13 thoughts on “Subservience

  1. Very well put and another welcome reminder. ‘Unsubscribe from learned guilt’ is the perfect mantra for me today. I also love the
    ‘subservience exists in order that we can experience freedom’ part.

    I think the apparent human need for authority, even an imaginary one, is to do with taking away responsibility and absurdity lest we drive ourselves mad with existential despair. If we do things because a higher being told us to then we really don’t have to think about our own predicaments so much, and have a convenient reason/answer/excuse to life’s unknowns. People who become obsessed with conspiracy theories interest me for that reason – they know there is something phoney in the authority structure but they still have to pin the responsibility for that somewhere other than themselves… Jung also went some way to explaining this need we have with his father archetype. Unfortunately the very thing that seems to lift the weight of responsibility also imprisons us as you rightly point out.

    Liked by 2 people

      1. Exactly that. In a way they devolve their responsibility level even further than the religious, by imagining those in power are purposefully controlling their thoughts, chemical intake etc.

        Liked by 1 person

  2. Wasn’t there a movie or a show or something in which the premise was that human beings craved subservience, that it was in their nature to be ruled? Oh man, if I can’t remember this it’s going to bug me all day. Anyways, at the risk of this coming off like a shameless plug, I wrote a post a while back that you might like.
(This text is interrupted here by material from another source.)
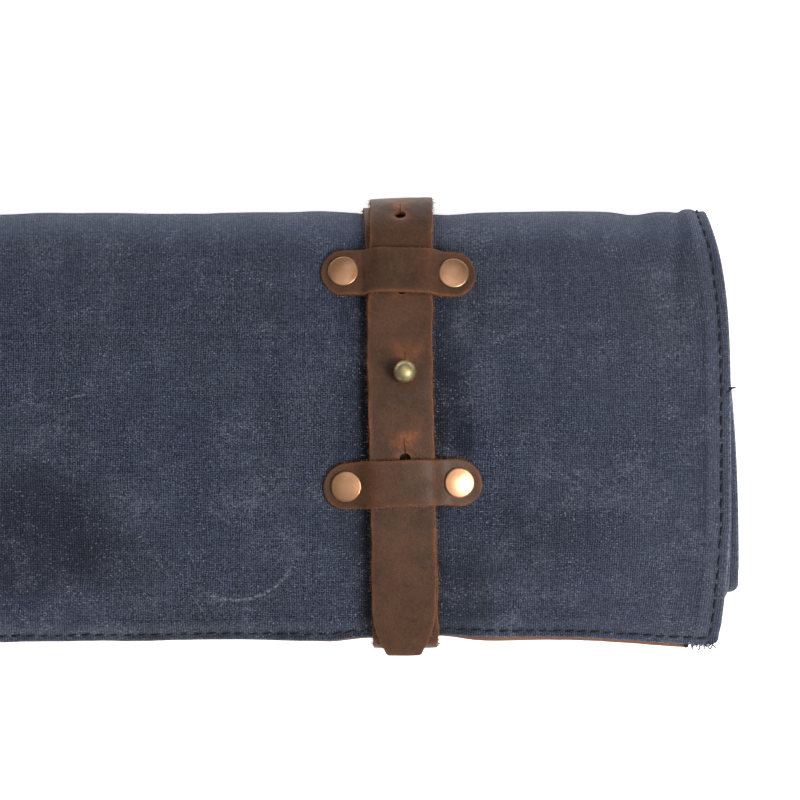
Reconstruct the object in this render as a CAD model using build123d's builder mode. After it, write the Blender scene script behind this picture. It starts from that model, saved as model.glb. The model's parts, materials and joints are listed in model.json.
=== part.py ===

It’s less to do with the authority angle and more to do with the search for meaning.

    Liked by 1 person

    1. I’m not sure what show that might have been, but the premise is a fairly common sci-fi trope, even if it’s just implied somewhere below the plot. Your post from January is awesome, and it brought quite a few elements into the debate about the search for meaning that I’d never thought of.

      Liked by 1 person

  3. I can’t believe I almost missed this while on my hiatus. You are channeling Watts here, my friend (who I just finished reading) and Harari (I just started on his newest book Homo Deus). Your words have helped me past a mental block. Watts’ The Way of Zen opened my eyes to how little I really know about my self-supposed enlightenment. It helped me along, but left me wondering how far I really am. The Universe, as seen through Watts’ “eyes of many gems caught in a net”, is our playground. Hearing you explain the concept so brilliantly put me back on track. Thanks.

    In his new book, Harari describes the willingness of mass populations to be subservient to invisible Gods—and the people who represent them; or to just ordinary people like Presidents, Prime Ministers and Kings (to borrow from Tim Hardin’s Simple Song of Freedom) in order to sustain their “imagined reality”. You hit his philosophy like a nail on the head.

    Liked by 1 person

    1. Thank you, Pablo! Homo Deus is next on my reading list. I was trying to explain to my devout Buddhist friend Bernie yesterday that the reason I’ve jettisoned so much of my former Buddhist practice and study is because I no longer want to label myself as a Buddhist (or anything else) and because meditating with strict attention to technique, reciting incomprehensible mantras and reading repetitive Sutras was starting to feel like work; like a homework assignment. In other words, no fun, and just something I was doing out of a self-imposed sense of obligation. And I now feel — with the sage help of Mr. Watts, of course — that if something feels like an obligation, it’s missing the point.